Notes for reading

Bronislaw Malinowski, Argonauts of the Western Pacific (1922)

I. A note on the overall structure of book

Introduction: Malinowski's famous general statement of the aims of ethnography

 Chapters I-III: setting the scene and sketching the structure; from the broad survey of Kula District in chapter I to the intensive fieldwork of chapters II-III. Chapter II anatomizes "native" life and chapter III provides a structural overview of the kula itself. Chapter II, especially, provides a holistic view and emphasizes the multiple dimensions of various practices and sets of beliefs.

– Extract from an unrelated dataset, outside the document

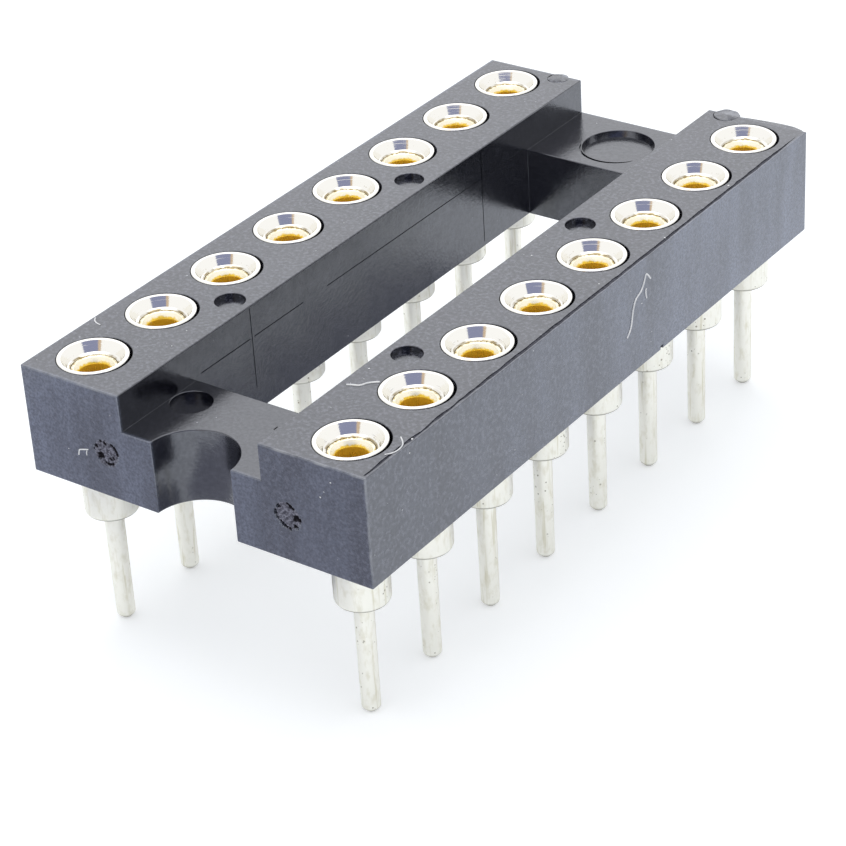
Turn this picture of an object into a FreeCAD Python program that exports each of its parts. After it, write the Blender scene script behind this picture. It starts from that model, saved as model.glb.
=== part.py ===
import FreeCAD, Part
import os

import Sketcher

# Turned-pin socket for a dual in-line package, in millimetres.
#
# A one-piece black moulding has two rails joined by a bridge at each end, round an open slot.
# Each rail carries a row of turned sleeves, pressed in from above until the head meets its seat.
# A four-finger clip lines each sleeve and grips the lead that goes in.
# Below the moulding each sleeve has a shoulder, which stands on the board, and a solder tail.
#
# The tips of the tails stand on z = 0, X runs across the two rows and Y along them.
# The origin is below the middle of the moulding, and the polarity notch is at the -Y end.

DRIVING_SIZES = {
    "contacts_per_row": 8,
    "pin_pitch": 2.54,
    "row_spacing": 7.62,
    "end_margin": 1.19,
    "side_margin": 1.26,
    "inner_margin": 1.746,
    "rail_height": 2.94,
    "bridge_drop": 0.98,
    "bridge_length": 2.83,
    "notch_radius": 1.18,
    "tail_length": 3.18,
    "tail_diameter": 0.50,
    "tip_diameter": 0.22,
    "tip_height": 0.14,
    "standoff": 1.37,
    "shoulder_diameter": 1.37,
    "head_diameter": 1.76,
    "head_height": 0.50,
    "head_proud": 0.02,
    "head_gap": 0.04,
    "body_clearance": 0.01,
    "rim_width": 0.10,
    "funnel_depth": 0.30,
    "clip_bore_diameter": 1.14,
    "clip_bore_depth": 3.55,
    "clip_clearance": 0.01,
    "throat_diameter": 0.76,
    "lead_in_depth": 0.13,
    "collar_length": 0.60,
    "finger_length": 1.90,
    "finger_thickness": 0.07,
    "finger_width": 0.30,
    "finger_opening": 0.36,
    "finger_embed": 0.05,
    "finger_inset": 0.03,
    "fingers": 4,
    "ejector_diameter": 0.82,
    "ejector_depth": 0.15,
    "ejector_inset": 0.60,
    "ejector_first_gap": 2,
    "ejector_pins_apart": 3,
    "ejector_pairs": 2,
    "near_recess_diameter": 1.04,
    "near_recess_depth": 0.20,
    "near_recess_inset": 0.87,
    "far_recess_diameter": 2.04,
    "far_recess_depth": 0.18,
}


class Size:
    """A length together with the sheet formula that gives it, so that each is written once."""

    def __init__(self, value, formula):
        self.value = value
        self.formula = formula

    def joined(self, sign, other, value):
        """The size that an arithmetic sign makes of this one and another size or number."""
        formula = other.formula if isinstance(other, Size) else str(other)
        return Size(value, f"({self.formula} {sign} {formula})")

    def __add__(self, other):
        return self.joined("+", other, self.value + number(other))

    def __sub__(self, other):
        return self.joined("-", other, self.value - number(other))

    def __mul__(self, other):
        return self.joined("*", other, self.value * number(other))

    def __truediv__(self, other):
        return self.joined("/", other, self.value / number(other))

    def __neg__(self):
        return Size(-self.value, f"(-1 * {self.formula})")


def number(value):
    """The plain number behind a size, or a number as it is."""
    return value.value if isinstance(value, Size) else value


def add_sheet(doc, sizes):
    """Write each driving size to the sheet with its alias, and return the sizes by name."""
    sheet = doc.addObject("Spreadsheet::Sheet", "Dimensions")
    for row, (alias, value) in enumerate(sizes.items(), start=1):
        sheet.set(f"A{row}", alias)
        sheet.set(f"B{row}", str(value))
        sheet.setAlias(f"B{row}", alias)
    doc.recompute()
    return {alias: Size(value, f"Dimensions.{alias}") for alias, value in sizes.items()}


def bind(feature, path, size):
    """Tie one property of a feature to a size, so that it follows the sheet."""
    feature.setExpression(path, size.formula)


def place(body, x, y, z):
    """Put a body at three distances from the origin, each a size or plain zero."""
    spot = FreeCAD.Vector(number(x), number(y), number(z))
    body.Placement = FreeCAD.Placement(spot, FreeCAD.Rotation())
    for axis, distance in zip("xyz", (x, y, z)):
        if isinstance(distance, Size):
            bind(body, f"Placement.Base.{axis}", distance)


def origin_feature(body, role):
    """A plane or axis of a body's own origin, by its role."""
    return next(f for f in body.Origin.OriginFeatures if f.Role == role)


def add_sketch(body, name, plane, height=None):
    """An empty sketch on one of the body's origin planes, raised to a height where one is given."""
    sketch = body.newObject("Sketcher::SketchObject", name)
    sketch.AttachmentSupport = [(origin_feature(body, plane), "")]
    sketch.MapMode = "FlatFace"
    if height is not None:
        sketch.AttachmentOffset = FreeCAD.Placement(FreeCAD.Vector(0, 0, height.value), FreeCAD.Rotation())
        bind(sketch, "AttachmentOffset.Base.z", height)
    return sketch


def dimension(sketch, kind, element, point, size):
    """Hold a point at a signed distance from the sketch's origin, or on its axis where that is zero."""
    if number(size) == 0:
        axis = -2 if kind == "DistanceX" else -1
        sketch.addConstraint(Sketcher.Constraint("PointOnObject", element, point, axis))
        return
    index = sketch.addConstraint(Sketcher.Constraint(kind, -1, 1, element, point, size.value))
    bind(sketch, f"Constraints[{index}]", size)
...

 Chapters IV-XVI: the kula by example, "a consecutive narrative," from earliest preparations of canoe-building through extended voyage from Sinaketa to Dobu and back and return visit by Dobuans—with equally extended digressions

 Chapters XVII-XVIII: on magic and language

 Chapters XIX-XXI: three permutations of basic kula pattern: the inland kula (XIX), a Kiriwina-Kitava expedition (XX), and "the remaining branches and offshoots of the kula" (XXI)

 Chapter XXII: a summary statement of "the meaning of the kula"

An abridged reading of Argonauts should at least include the following chapters:

“Introduction"
I:  "The Country and Inhabitants of the Kula District"
III: "Essentials of the Kula"
VI: "Launching of a Canoe and Ceremonial Visiting--Tribal Economics in the Trobriands"
VII:  "Departure of an Overseas Expedition"
XI: "In the Amphletts: Sociology of the Kula"
XIV: "The Kula in Dobu" [compare Reo Fortune, Sorcerers of Dobu]
VIII: "The Power of Words in Magic--Some Linguistic Data"
XXII:  "The Meaning of the Kula"

If you have time to dip into his Coral Gardens and Their Magic, (Dover Books, 1978 [original: 1935]), I would suggest:

"General Account of Gardening," chapter 1, volume 1, pp. 52-83
"Confessions of Ignorance and Failure," appendix 2, volume 1, pp. 452-482

II. Issues and Questions for Reading and Discussing Argonauts

1.What does Malinowski seem to mean by his use of the terms "narrative," "ethnography," "sociology," and "psychology"? (How particularly are ethnography and sociology distinguished?)

on narrative: see 248 and 303 ("Thus we can define myth as a narrative of events which are to the native supernatural, in this sense, that he knows well that today they do not happen.")
on ethnography: see 100 on an ethnographic versus a sociological description. See 236 and 326, where he turns from an ethnographic analysis of myths to their sociological considerations. See 453: a few more texts "of native information" that show his method and "also show the long way which lies between the crude native statement and its explicit, ethnographic presentation"
on sociology: see 274, 363 (summary of the "sociology" of kula transactions) and 411
on psychology [of the native]: see 179

2. What is the rhetoric and relation of narrative and digression through the text?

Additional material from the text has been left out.